Principal Investigator(s): Katherine East, Inga Zasada, R. Paul Schreiner, and Michelle Moyer

Project Duration: 2015-2017


Meloidogyne hapla is the most prevalent plant-parasitic nematode in Washington state wine grape vineyards. Understanding the developmental dynamics of M. hapla can improve the timing of diagnostic sampling and nematicide application. Three Vitis vinifera vineyards in Washington were sampled March 2015 to March 2017 to determine the developmental dynamics of M. hapla by measuring second-stage juveniles (J2) in soil, eggs and adult females in roots, and fine root tips. A model of M. hapla J2 development based on soul growing degree days using a base temperature (Tb) of 0*C (GDD soil) and a start date of 1 March was developed.

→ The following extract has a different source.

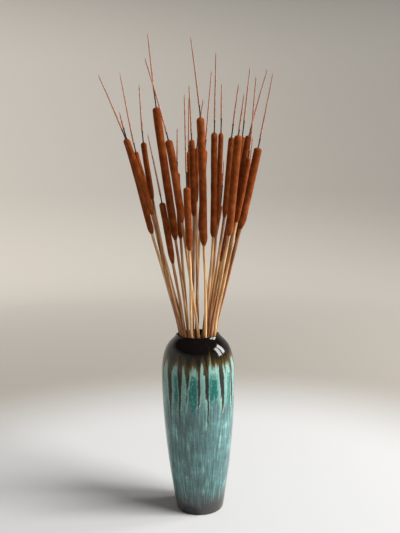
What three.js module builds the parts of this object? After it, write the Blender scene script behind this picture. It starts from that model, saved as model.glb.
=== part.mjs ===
// A bunch of dried narrow-leaf cattails standing in a glazed stoneware vase.
//
// Millimetres, +Z up. The origin is the centre of the vase's foot, on the
// surface that it stands on, and -Y is the front of the bunch.
// The vase is one solid and each cattail is one solid: stalk, seed head, bare
// length above the head and dry spike, grown as one piece.

import * as THREE from 'three';
import { mergeVertices } from 'three/addons/utils/BufferGeometryUtils.js';

// ---------------------------------------------------------------- vase sizes
const VASE_HEIGHT = 300;
const FOOT_RADIUS = 38.5;
const FOOT_BEVEL = 1.5;
const MOUTH_RADIUS = 33.5;    // inside the lip
const LIP_RADIUS = 37;        // outside the lip
const LIP_HEIGHT = 4;         // short upright edge above the shoulder
const LIP_EDGE = 1;           // bevel on both edges of the lip
const WALL = 5;
const FLOOR = 9;              // thickness of the vase's bottom
const VASE_SIDES = 32;
const VASE_RINGS = 17;

// Outside of the vase above its bevelled foot, as [radius, height]: a slim
// body that widens to a high, round shoulder.
const VASE_OUTLINE = [
  [FOOT_RADIUS + FOOT_BEVEL, FOOT_BEVEL],
  [45, 36],
  [53, 94],
  [59.5, 170],
  [61, 234],
  [58.5, 264],
  [50, 287],
  [LIP_RADIUS + 1, VASE_HEIGHT - LIP_HEIGHT],
];

// ------------------------------------------------------------- cattail sizes
const STALK_RADIUS = 2.5;     // at the head
const STALK_FOOT_RADIUS = 2.8; // at the cut end
const NECK_RADIUS = 1.4;      // bare black length above the head
const SPIKE_TIP_RADIUS = 0.5;
const HEAD_SHOULDER = 5;      // length over which a head rounds in at its ends
const HEAD_END_RISE = 1;
const HEAD_END_SHARE = 0.7;   // of the head's radius, at that distance from its end
const SPIKE_POINT = 2;        // length of the spike's very tip
const FOOT_GAP = 1.3;         // between the middle of a cut end and the vase's floor
const CATTAIL_SIDES = 7;
const RING_SPACING = 55;      // longest straight step along a cattail

// One row for each cattail, from left to right, in whole millimetres:
//   mouth  where it passes the vase's mouth, as [x, y]
//   base   bottom of the seed head, as [x, z]
//   top    top of the seed head, as [x, z]
//   neck   length of the bare part above the head
//   tip    end of the spike, as [x, z]
//   depth  y of the head's top
//   width  diameter of the head
//   bow    how far the stalk bends to the right (+) or left (-) below the head
const CATTAILS = [
  { mouth: [-30, -1], base: [-73, 468], top: [-111, 621], neck: 14,
    tip: [-152, 722], depth: -6, width: 11, bow: 1 },
  { mouth: [-27, -8], base: [-70, 500], top: [-106, 618], neck: 18,
    tip: [-116, 661], depth: -38, width: 10, bow: -2 },
  { mouth: [-26, 13], base: [-77, 520], top: [-99, 602], neck: 14,
    tip: [-123, 733], depth: 34, width: 9, bow: 0 },
  { mouth: [-28, 6], base: [-71, 524], top: [-84, 616], neck: 18,
    tip: [-89, 710], depth: 12, width: 10, bow: -1 },
  { mouth: [-26, -14], base: [-41, 421], top: [-54, 519], neck: 13,
    tip: [-74, 628], depth: -26, width: 11, bow: 1 },
  { mouth: [-14, 2], base: [-33, 457], top: [-61, 670], neck: 24,
    tip: [-72, 785], depth: -6, width: 14, bow: 1 },
  { mouth: [2, -22], base: [-22, 487], top: [-41, 616], neck: 11,
    tip: [-74, 739], depth: -48, width: 13, bow: 0 },
  { mouth: [-16, 12], base: [-26, 457], top: [-30, 566], neck: 18,
    tip: [-29, 641], depth: 30, width: 9, bow: 0 },
  { mouth: [-11, -14], base: [-11, 444], top: [-13, 543], neck: 24,
    tip: [-14, 682], depth: -60, width: 12, bow: 1 },
  { mouth: [-7, -4], base: [-3, 496], top: [-5, 618], neck: 10,
    tip: [-8, 705], depth: -12, width: 10, bow: 0 },
  { mouth: [-5, 13], base: [-10, 501], top: [-11, 601], neck: 11,
    tip: [-9, 695], depth: 48, width: 9, bow: 0 },
  { mouth: [1, 6], base: [1, 518], top: [3, 606], neck: 14,
    tip: [15, 687], depth: 18, width: 9, bow: 0 },
  { mouth: [12, -21], base: [12, 450], top: [9, 650], neck: 18,
    tip: [-4, 769], depth: -46, width: 13, bow: 2 },
  { mouth: [-1, 23], base: [7, 467], top: [17, 604], neck: 17,
    tip: [30, 741], depth: 60, width: 9, bow: -1 },
  { mouth: [7, -8], base: [26, 462], top: [31, 628], neck: 18,
    tip: [35, 753], depth: -22, width: 11, bow: 2 },
  { mouth: [14, 4], base: [33, 480], top: [43, 630], neck: 23,
    tip: [45, 712], depth: 24, width: 9, bow: 1 },
  { mouth: [12, 20], base: [35, 478], top: [44, 565], neck: 15,
    tip: [46, 650], depth: 72, width: 9, bow: 0 },
  { mouth: [18, 10], base: [30, 438], top: [42, 511], neck: 34,
    tip: [49, 590], depth: 44, width: 7, bow: 0 },
  { mouth: [16, -12], base: [45, 494], top: [58, 620], neck: 20,
    tip: [70, 704], depth: -28, width: 10, bow: -1 },
  { mouth: [23, -18], base: [52, 466], top: [67, 621], neck: 8,
    tip: [76, 684], depth: -62, width: 13, bow: 0 },
  { mouth: [22, 3], base: [58, 479], top: [78, 624], neck: 25,
    tip: [92, 738], depth: 22, width: 11, bow: 0 },
  { mouth: [22, -5], base: [62, 475], top: [89, 624], neck: 10,
    tip: [120, 732], depth: -2, width: 12, bow: 1 },
  { mouth: [25, -13], base: [64, 486], top: [84, 588], neck: 10,
    tip: [96, 713], depth: -34, width: 9, bow: 0 },
  { mouth: [26, -6], base: [70, 474], top: [100, 604], neck: 14,
    tip: [124, 721], depth: -8, width: 14, bow: 0 },
  { mouth: [29, 4], base: [69, 452], top: [86, 540], neck: 16,
    tip: [97, 625], depth: 32, width: 9, bow: -1 },
  { mouth: [23, 15], base: [43, 416], top: [59, 512], neck: 15,
    tip: [66, 600], depth: 50, width: 7, bow: 0 },
];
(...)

This model was validated at two additional vineyards in Washington and was robust with R2 values >0.74. M. hapla has one generation per year and overwinters primarily as the J2 infective stage. Juvenile populations declined after 1 March, reaching their lowest density in early July and reaching a maximum density over the winter. M. hapla egg and root tip densities reached a maximum in early August. The number of females per root tip did not vary throughout the year. A single generation with defined peaks in J2 population densities will allow for specific timing of nematicide interventions.